══ SOURCE MATERIAL

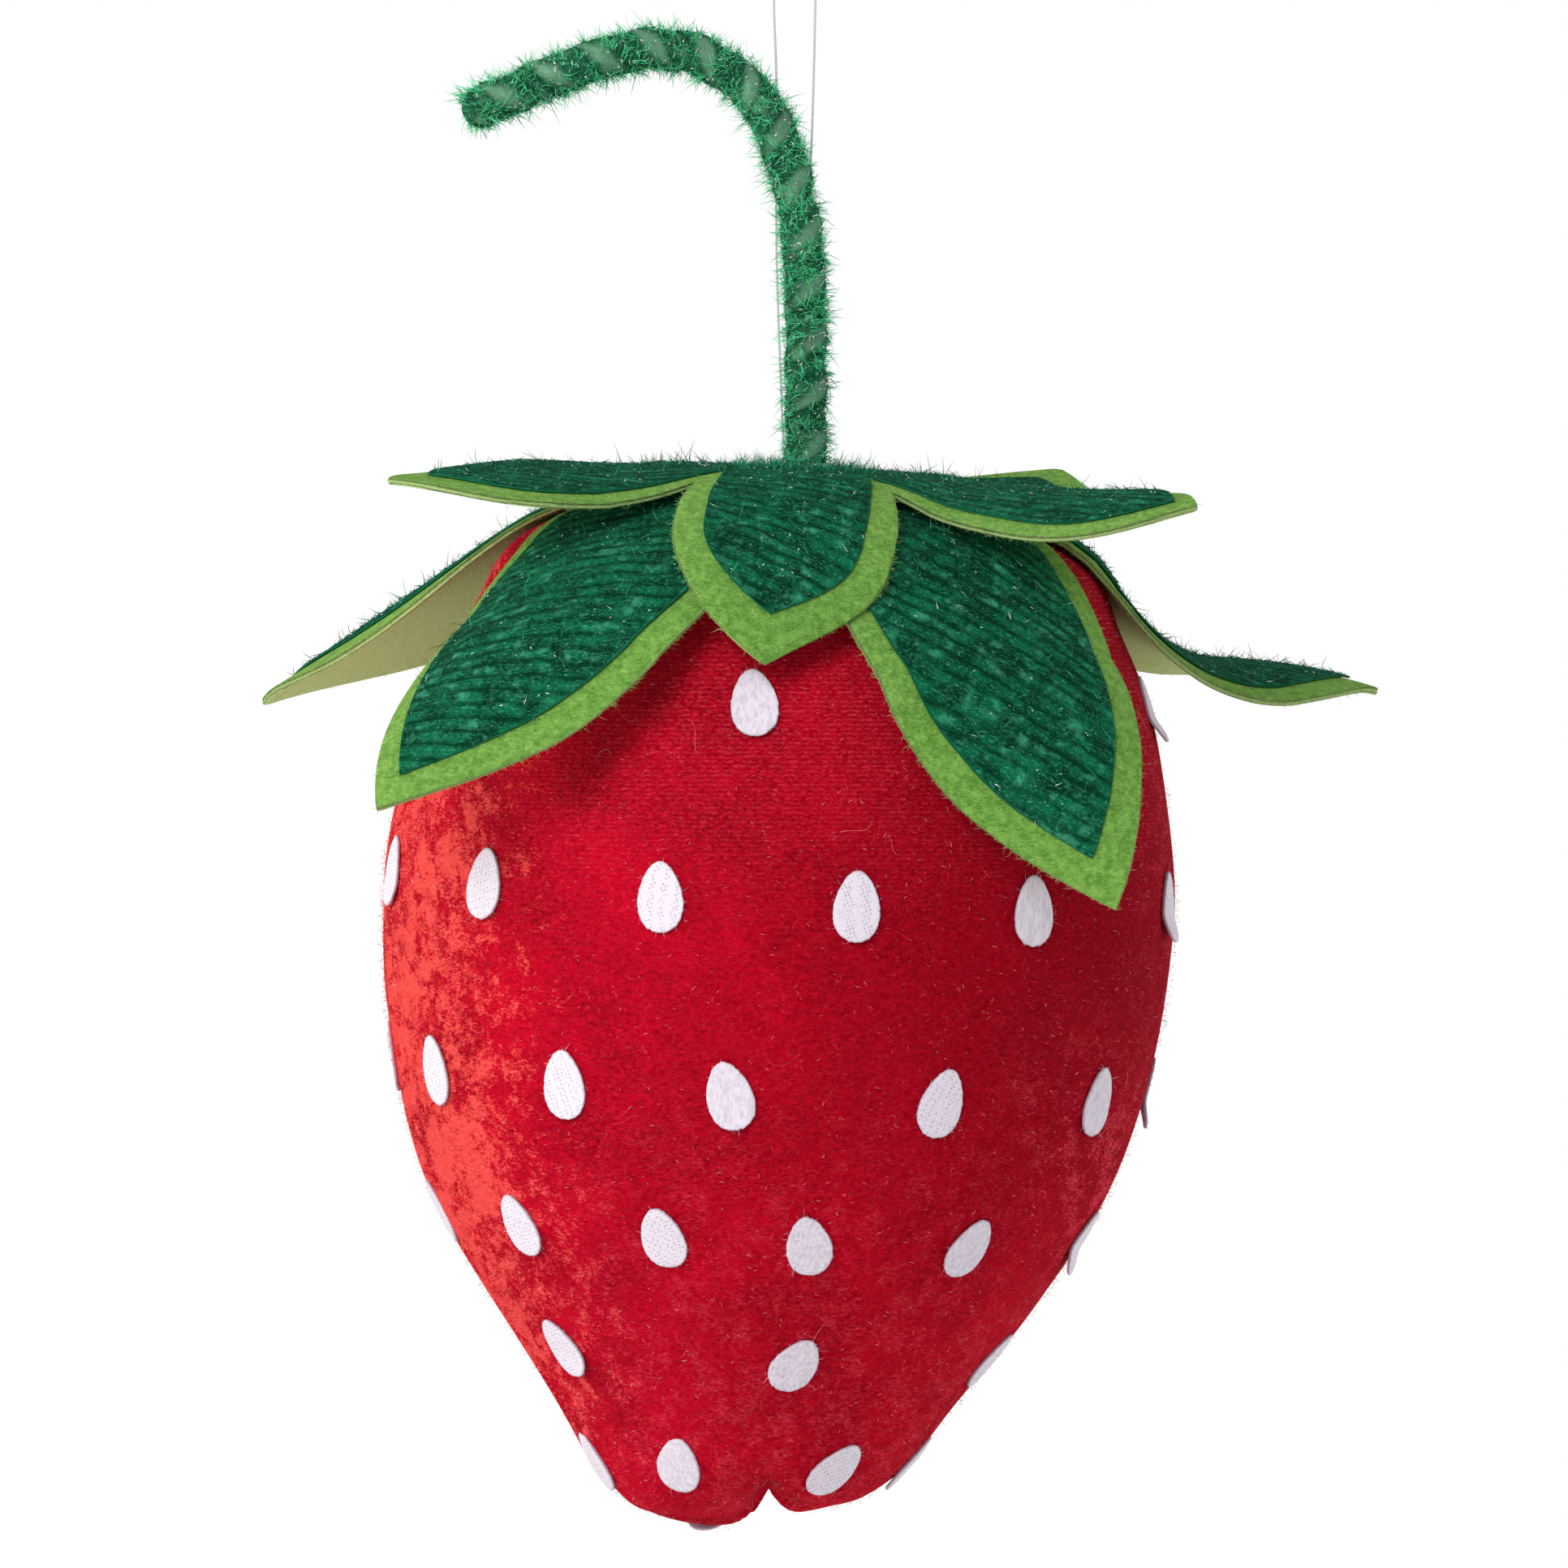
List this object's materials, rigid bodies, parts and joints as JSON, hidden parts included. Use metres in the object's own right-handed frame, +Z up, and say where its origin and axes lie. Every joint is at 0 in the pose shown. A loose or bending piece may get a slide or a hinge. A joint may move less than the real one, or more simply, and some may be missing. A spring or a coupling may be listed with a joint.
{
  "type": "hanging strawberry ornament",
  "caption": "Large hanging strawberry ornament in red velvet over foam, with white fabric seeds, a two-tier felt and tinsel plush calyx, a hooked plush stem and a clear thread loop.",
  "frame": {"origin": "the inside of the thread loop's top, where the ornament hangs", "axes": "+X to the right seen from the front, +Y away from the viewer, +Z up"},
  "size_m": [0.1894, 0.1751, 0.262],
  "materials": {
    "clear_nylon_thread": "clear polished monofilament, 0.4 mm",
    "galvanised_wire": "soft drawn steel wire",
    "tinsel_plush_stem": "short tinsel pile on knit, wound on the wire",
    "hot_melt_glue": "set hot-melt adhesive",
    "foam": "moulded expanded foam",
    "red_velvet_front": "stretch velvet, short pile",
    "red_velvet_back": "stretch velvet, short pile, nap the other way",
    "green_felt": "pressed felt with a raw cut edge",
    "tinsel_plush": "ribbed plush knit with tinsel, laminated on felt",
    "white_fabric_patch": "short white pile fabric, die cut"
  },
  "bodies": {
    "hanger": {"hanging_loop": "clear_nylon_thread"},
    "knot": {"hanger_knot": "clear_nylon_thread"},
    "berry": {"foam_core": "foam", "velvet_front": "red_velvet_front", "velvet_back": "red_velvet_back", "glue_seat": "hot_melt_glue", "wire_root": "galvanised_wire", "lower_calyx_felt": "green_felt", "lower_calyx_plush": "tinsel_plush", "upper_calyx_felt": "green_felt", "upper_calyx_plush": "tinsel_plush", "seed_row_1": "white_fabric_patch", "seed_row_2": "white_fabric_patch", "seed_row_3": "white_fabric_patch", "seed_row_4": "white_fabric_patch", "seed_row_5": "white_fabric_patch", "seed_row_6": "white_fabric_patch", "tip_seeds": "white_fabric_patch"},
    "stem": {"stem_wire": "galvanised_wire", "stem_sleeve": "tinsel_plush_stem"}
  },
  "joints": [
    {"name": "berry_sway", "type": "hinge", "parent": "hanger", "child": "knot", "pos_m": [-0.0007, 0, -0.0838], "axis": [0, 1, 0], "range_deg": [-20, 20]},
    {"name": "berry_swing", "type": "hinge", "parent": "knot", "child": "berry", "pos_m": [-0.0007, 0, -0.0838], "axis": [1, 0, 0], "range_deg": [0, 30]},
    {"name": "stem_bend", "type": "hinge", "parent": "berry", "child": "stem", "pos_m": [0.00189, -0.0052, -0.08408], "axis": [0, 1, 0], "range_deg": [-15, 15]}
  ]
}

════

Read through the data and copy every line where "joints" shows up.

List this object's materials, rigid bodies, parts and joints as JSON, hidden parts included. Use metres in the object's own right-handed frame, +Z up, and say where its origin and axes lie. Every joint is at 0 in the pose shown. A loose or bending piece may get a slide or a hinge. A joint may move less than the real one, or more simply, and some may be missing. A spring or a coupling may be listed with a joint.
  "joints": [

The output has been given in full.